Last week, Lee appointed labor minister and three-term GNP lawmaker Yim Tae-hee as his new chief of staff. With Baek’s appointment yesterday, Lee completed the appointment of the two top posts of his secretariat.

By appointing two lawmakers - Yim and Chung - for the key posts, Lee also made clear his intention to seek cooperation with the National Assembly to push forward the rest of his agenda for the second half of his term.

“Baek has an excellent understanding of the president’s philosophy and is expected to assist Lee greatly with his passionate and meticulous performance,” the Blue House said in a press release, calling the 54-year-old former professor, “a reform-minded economist” with “a soft leadership style and strong, decisive power.”

A member of Lee’s transition team when he took office, Baek served as the chief of the Fair Trade Commission from March 2008 until June 2009. In July of last year, Lee appointed Baek as head of the embattled National Tax Service after its three previous heads were either jailed or stepped down over corruption scandals.

After completing a doctoral degree in economics at the State University of New York, Baek served as a professor at Ewha Womans University. A native of South Chungcheong, Baek also graduated from high school in North Jeolla, adding a regional balance in the secretariat. Lee’s determination to end factional fights inside the ruling GNP that have hobbled the administration’s agenda, as well as to reconcile with the Chungcheong region in the aftermath of the Sejong City controversy, was evident in his decision to name Chung as senior secretary for political affairs. The three-term lawmaker with strong ties to Chungcheong is a well-known advocate of Lee’s political rival Park Geun-hye.

The 50-year-old lawmaker graduated from Korea University and worked as a journalist for Hankook Ilbo. His political career began in 2000 when he was elected a lawmaker from the Chungcheong-based political party United Liberal Democrats and served as the party’s spokesman. He was re-elected in a by-election in 2005.

After joining the Grand National Party in 2007, Chung began his third term as a lawmaker in 2008, when he was elected as a proportional representative.

A native of Gongju, South Chungcheong, Chung opposed Lee’s plan to revise the Sejong City development. He also maintains close ties with the conservative minority Liberty Forward Party, whose stronghold is the Chungcheong region and which enjoys a position as the deciding voting bloc in the legislature. “We expect him to improve communication among the government, Blue House, and ruling and opposition parties and play a role as a bridge to maintain smooth relationships,” the Blue House said.

Chung’s appointment also shows Lee’s intention to reconcile with his rival Park. Although he is not identified as a pro-Park faction member, he maintains an amicable relationship with Park loyalists. In private meetings with other politicians, Chung has openly backed Park as the next presidential hopeful.

Chung is also on good terms with reformist lawmakers inside the Grand National Party, as well as die-hard members of the pro-Lee faction.

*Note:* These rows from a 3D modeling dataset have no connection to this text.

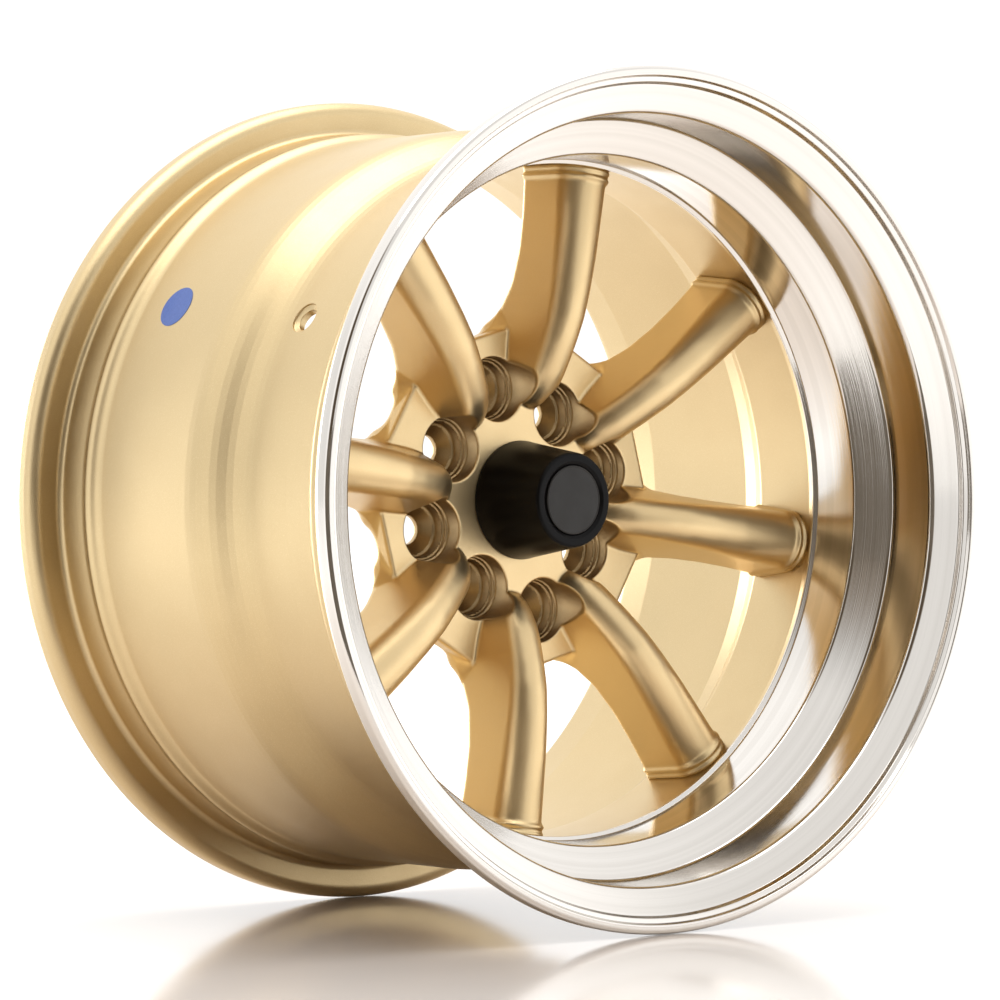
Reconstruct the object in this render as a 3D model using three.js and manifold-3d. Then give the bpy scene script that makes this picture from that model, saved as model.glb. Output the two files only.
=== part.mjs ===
// Racing wheel rim, 15 x 9J: a deep stepped outer lip, eight tubular spokes and a tall push-in centre cap.
// Millimetres, +Z up. The wheel turns about the Y axis, its outboard side faces -Y,
// and the origin is on the axis, halfway across the rim.
import * as THREE from "three";
import { mergeVertices } from "three/addons/utils/BufferGeometryUtils.js";
import Module from "manifold-3d";

const wasm = await Module();
wasm.setup();

// Rim: the J flange contour of a 15 inch rim, 9 inches between its bead faces
const INCH = 25.4;
const FLANGE_RADIUS = 207.5;
const BEAD_FACE = (9 * INCH) / 2;
const FLANGE_THICKNESS = 12.7;
const HALF_WIDTH = BEAD_FACE + FLANGE_THICKNESS;
const BEAD_RADIUS = 190.2;
const HUMP_RADIUS = 190;
const SEAT_END_RADIUS = 188.8;
const DROP_CENTRE_RADIUS = 172.5;
const BARREL_RADIUS = 186;
const BARREL_INNER_RADIUS = 181.5;
const LANDING_RADIUS = 167;
const LANDING_FRONT_Y = -45;
const LANDING_BACK_Y = -6;
const OUTER_SLOPE_START_Y = -89.2;
const DROP_CENTRE_START_Y = -70;
const DROP_CENTRE_END_Y = -16;
const BARREL_START_Y = 4;
const BARREL_END_Y = 87;
const INNER_TAPER_END_Y = 19;
const SLOPE_EASE = { r: 1.4, y: 1.8 };
const INNER_FLARE = [
  { r: BARREL_INNER_RADIUS, y: 91 },
  { r: 183.4, y: 98 },
  { r: 184.6, y: 109 },
  { r: 188, y: 116.6 },
  { r: 197, y: 122.4 },
];

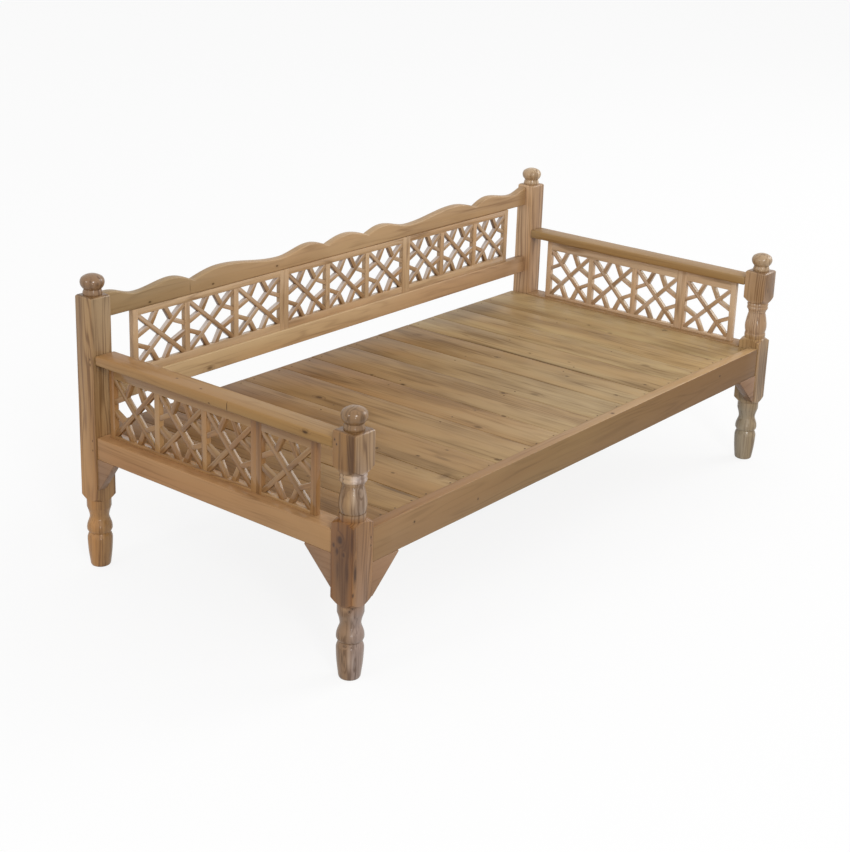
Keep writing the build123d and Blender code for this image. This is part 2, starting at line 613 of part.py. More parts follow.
# --- Assembly -----------------------------------------------------------------------------------
def build():
    """Every node of the takht by name; a node is one solid or a group of separate ones."""
    nodes = {}
    tenons = []

    for name, board in (("front_rail", FRONT_RAIL), ("rear_rail", REAR_RAIL), ("back_rail", BACK_RAIL)):
        nodes[name], limits = tenoned_board(board, Axis.X)
        tenons.append(limits)
    nodes["crest_rail"], limits = crest_rail()
    tenons.append(limits)
    for name, sign in SIDES.items():
        rail = side_board(sign, SIDE_RAIL_INSET, (SIDE_RAIL_FOOT, SIDE_RAIL_TOP))
        nodes[f"side_rail_{name}"], limits = tenoned_board(rail, Axis.Y)
        tenons.append(limits)
        arm = side_board(sign, ARM_INSET, (ARM_TOP - ARM_THICK, ARM_TOP))
        nodes[f"arm_{name}"], limits = tenoned_board(arm, Axis.Y)
        tenons.append(limits)

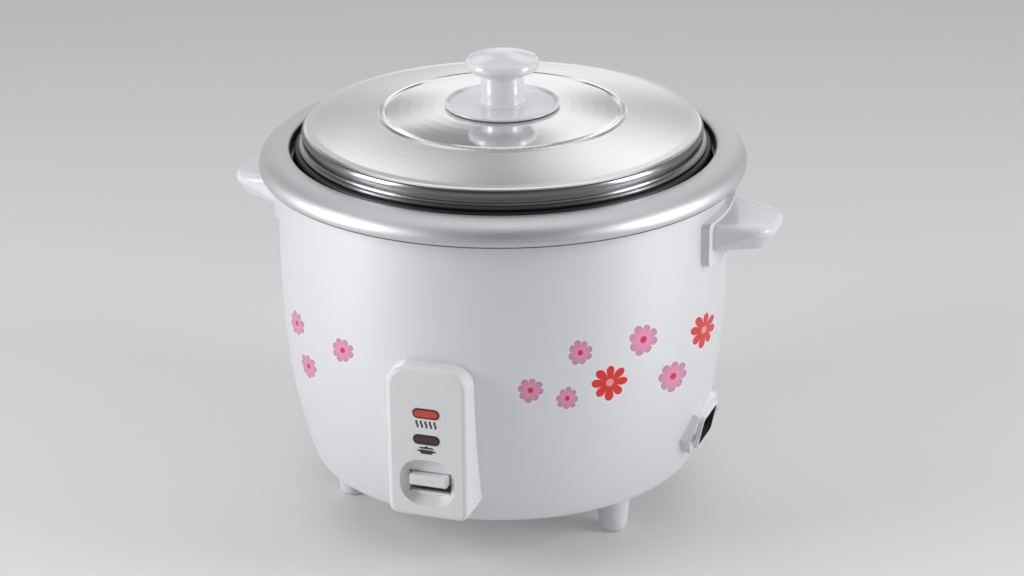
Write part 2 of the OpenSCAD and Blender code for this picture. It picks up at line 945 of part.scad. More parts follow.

While two officials in their 50s from South Chungcheong were appointed to the key posts, Lee made a more conservative choice for the newly created post of senior secretary for social integration by appointing 60-year-old civic activist Park.

“Park served in many civic groups for a long time, proving to have a flexible thinking beyond ideology and wealth,” the Blue House said. “He was recommended highly by religious and civic groups and has the ability to speak critically to the president when necessary.”

Despite earlier media speculation that Lee would replace his senior secretary for public affairs, no announcement was made yesterday about a replacement. Yoo Jin-ryoung, former vice culture minister, has been offered the job but refused to accept it, sources at the Blue House said.

According to the Blue House, the rest of the shuffle in the presidential secretariat will be completed before the end of this week.

Lee is expected to keep his senior secretary for foreign affairs, Kim Sung-hwan, and senior secretary for economic affairs, Choi Joong-kyung, until the Group of 20 Summit in Seoul in November. Choi was named to the post in April.